* _Stored rows_:
========================================================================

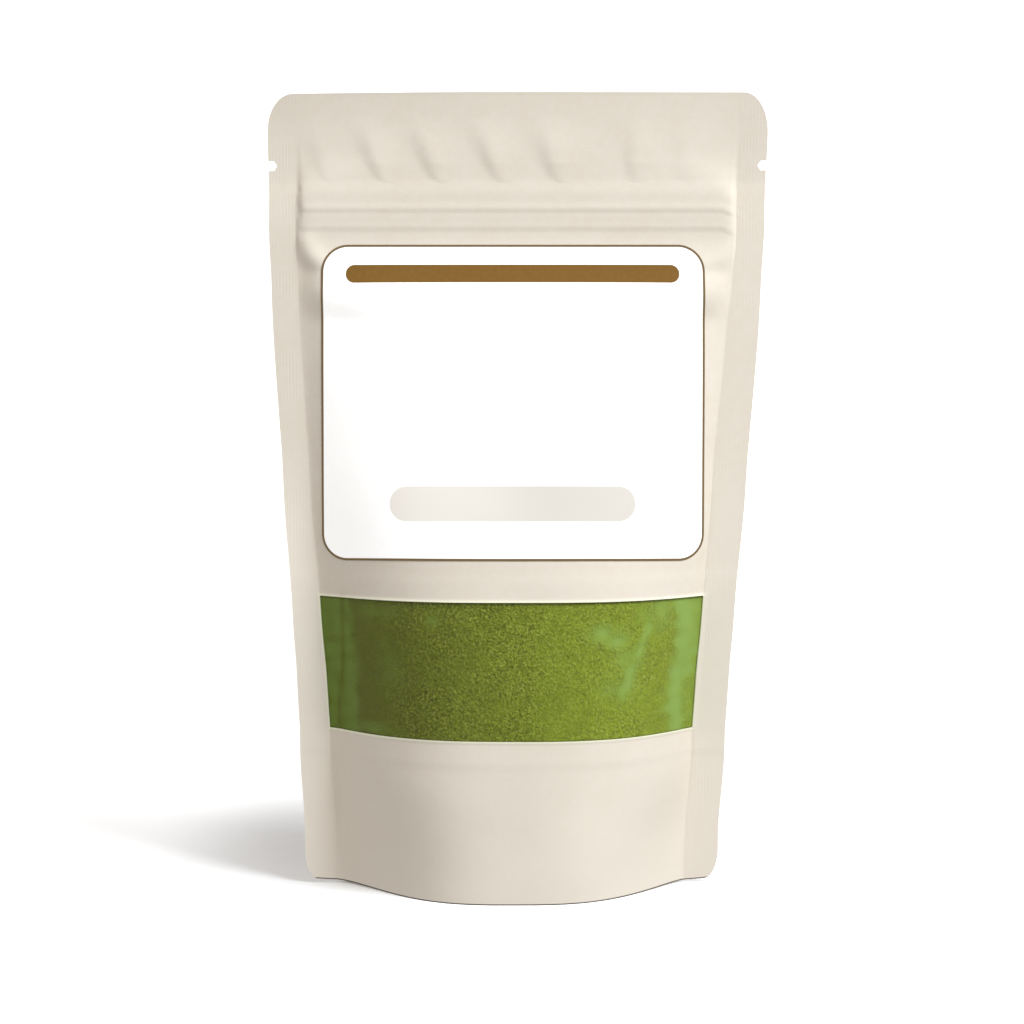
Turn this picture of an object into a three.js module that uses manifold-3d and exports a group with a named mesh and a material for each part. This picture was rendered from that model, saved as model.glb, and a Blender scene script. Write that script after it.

========================================================================

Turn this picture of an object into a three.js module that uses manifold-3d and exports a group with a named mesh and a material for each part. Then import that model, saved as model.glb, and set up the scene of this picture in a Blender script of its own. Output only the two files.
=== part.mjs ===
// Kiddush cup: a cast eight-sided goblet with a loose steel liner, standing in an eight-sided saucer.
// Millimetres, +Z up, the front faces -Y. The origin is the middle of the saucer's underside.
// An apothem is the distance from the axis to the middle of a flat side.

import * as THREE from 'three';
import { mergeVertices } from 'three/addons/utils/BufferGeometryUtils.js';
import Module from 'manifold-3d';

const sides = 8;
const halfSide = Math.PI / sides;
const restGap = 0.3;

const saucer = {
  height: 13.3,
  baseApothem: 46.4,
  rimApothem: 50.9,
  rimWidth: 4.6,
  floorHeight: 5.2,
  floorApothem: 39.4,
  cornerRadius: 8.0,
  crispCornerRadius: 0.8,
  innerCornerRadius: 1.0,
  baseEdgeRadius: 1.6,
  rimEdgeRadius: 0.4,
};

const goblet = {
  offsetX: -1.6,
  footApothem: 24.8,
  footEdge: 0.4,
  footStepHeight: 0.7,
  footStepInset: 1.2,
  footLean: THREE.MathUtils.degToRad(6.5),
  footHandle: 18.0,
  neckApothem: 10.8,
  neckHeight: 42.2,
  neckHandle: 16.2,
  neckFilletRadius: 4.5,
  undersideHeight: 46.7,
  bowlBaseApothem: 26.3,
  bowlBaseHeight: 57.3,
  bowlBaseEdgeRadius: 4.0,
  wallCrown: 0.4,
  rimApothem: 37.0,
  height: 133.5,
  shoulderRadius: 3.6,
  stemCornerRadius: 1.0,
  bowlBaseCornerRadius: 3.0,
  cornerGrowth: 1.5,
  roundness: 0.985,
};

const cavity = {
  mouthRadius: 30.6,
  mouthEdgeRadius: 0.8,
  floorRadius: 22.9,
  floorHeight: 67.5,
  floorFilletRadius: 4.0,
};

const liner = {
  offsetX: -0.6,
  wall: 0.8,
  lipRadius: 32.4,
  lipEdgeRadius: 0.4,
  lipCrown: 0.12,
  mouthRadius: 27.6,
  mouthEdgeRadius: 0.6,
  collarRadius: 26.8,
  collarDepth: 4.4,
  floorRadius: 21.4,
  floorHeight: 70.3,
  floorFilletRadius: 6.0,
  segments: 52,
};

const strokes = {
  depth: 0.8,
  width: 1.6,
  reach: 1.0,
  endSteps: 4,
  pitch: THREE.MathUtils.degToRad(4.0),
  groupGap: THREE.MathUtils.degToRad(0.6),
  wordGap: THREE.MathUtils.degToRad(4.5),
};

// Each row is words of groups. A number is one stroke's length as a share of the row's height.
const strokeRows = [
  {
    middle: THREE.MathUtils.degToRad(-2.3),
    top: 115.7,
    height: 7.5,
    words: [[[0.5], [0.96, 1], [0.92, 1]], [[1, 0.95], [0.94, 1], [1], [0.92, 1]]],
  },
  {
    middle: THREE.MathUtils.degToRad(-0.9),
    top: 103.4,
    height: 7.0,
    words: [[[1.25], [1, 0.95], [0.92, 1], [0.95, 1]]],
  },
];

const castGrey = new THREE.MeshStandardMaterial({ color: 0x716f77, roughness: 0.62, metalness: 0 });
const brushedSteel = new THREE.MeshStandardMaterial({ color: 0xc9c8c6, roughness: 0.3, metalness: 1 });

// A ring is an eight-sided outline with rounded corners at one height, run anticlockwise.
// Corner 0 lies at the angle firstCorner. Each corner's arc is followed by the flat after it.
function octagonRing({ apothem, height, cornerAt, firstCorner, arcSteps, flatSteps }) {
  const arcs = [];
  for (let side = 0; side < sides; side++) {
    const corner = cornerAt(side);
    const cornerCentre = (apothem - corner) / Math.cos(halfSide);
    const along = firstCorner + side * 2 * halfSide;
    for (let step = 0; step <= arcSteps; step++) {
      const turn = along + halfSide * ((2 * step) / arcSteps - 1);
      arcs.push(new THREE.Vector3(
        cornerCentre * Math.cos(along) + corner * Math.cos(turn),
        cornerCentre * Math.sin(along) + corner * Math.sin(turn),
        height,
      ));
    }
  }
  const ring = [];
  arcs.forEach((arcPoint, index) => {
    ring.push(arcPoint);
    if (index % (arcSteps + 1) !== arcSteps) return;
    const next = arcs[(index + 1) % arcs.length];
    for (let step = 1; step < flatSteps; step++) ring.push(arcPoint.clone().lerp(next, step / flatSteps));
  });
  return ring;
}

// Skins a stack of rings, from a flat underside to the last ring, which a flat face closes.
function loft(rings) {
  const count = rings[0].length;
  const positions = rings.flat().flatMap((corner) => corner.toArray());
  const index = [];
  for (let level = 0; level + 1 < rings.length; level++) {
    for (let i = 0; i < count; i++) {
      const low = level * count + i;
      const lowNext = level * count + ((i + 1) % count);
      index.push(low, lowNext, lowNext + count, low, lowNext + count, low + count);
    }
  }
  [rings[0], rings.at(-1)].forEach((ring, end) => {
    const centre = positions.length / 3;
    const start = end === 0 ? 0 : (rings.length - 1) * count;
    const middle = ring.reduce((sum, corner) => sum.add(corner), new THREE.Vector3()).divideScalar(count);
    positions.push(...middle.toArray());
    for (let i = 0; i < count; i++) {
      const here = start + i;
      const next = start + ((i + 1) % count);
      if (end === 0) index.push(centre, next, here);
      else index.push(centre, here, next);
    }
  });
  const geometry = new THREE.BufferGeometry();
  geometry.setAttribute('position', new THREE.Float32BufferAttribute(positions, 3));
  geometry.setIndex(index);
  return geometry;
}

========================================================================

* _What this task involves_: Return each full line of the entries that contains the word "with".

* _Solution to the exercise_:
Turn this picture of an object into a three.js module that uses manifold-3d and exports a group with a named mesh and a material for each part. This picture was rendered from that model, saved as model.glb, and a Blender scene script. Write that script after it.
Turn this picture of an object into a three.js module that uses manifold-3d and exports a group with a named mesh and a material for each part. Then import that model, saved as model.glb, and set up the scene of this picture in a Blender script of its own. Output only the two files.
// Kiddush cup: a cast eight-sided goblet with a loose steel liner, standing in an eight-sided saucer.
// A ring is an eight-sided outline with rounded corners at one height, run anticlockwise.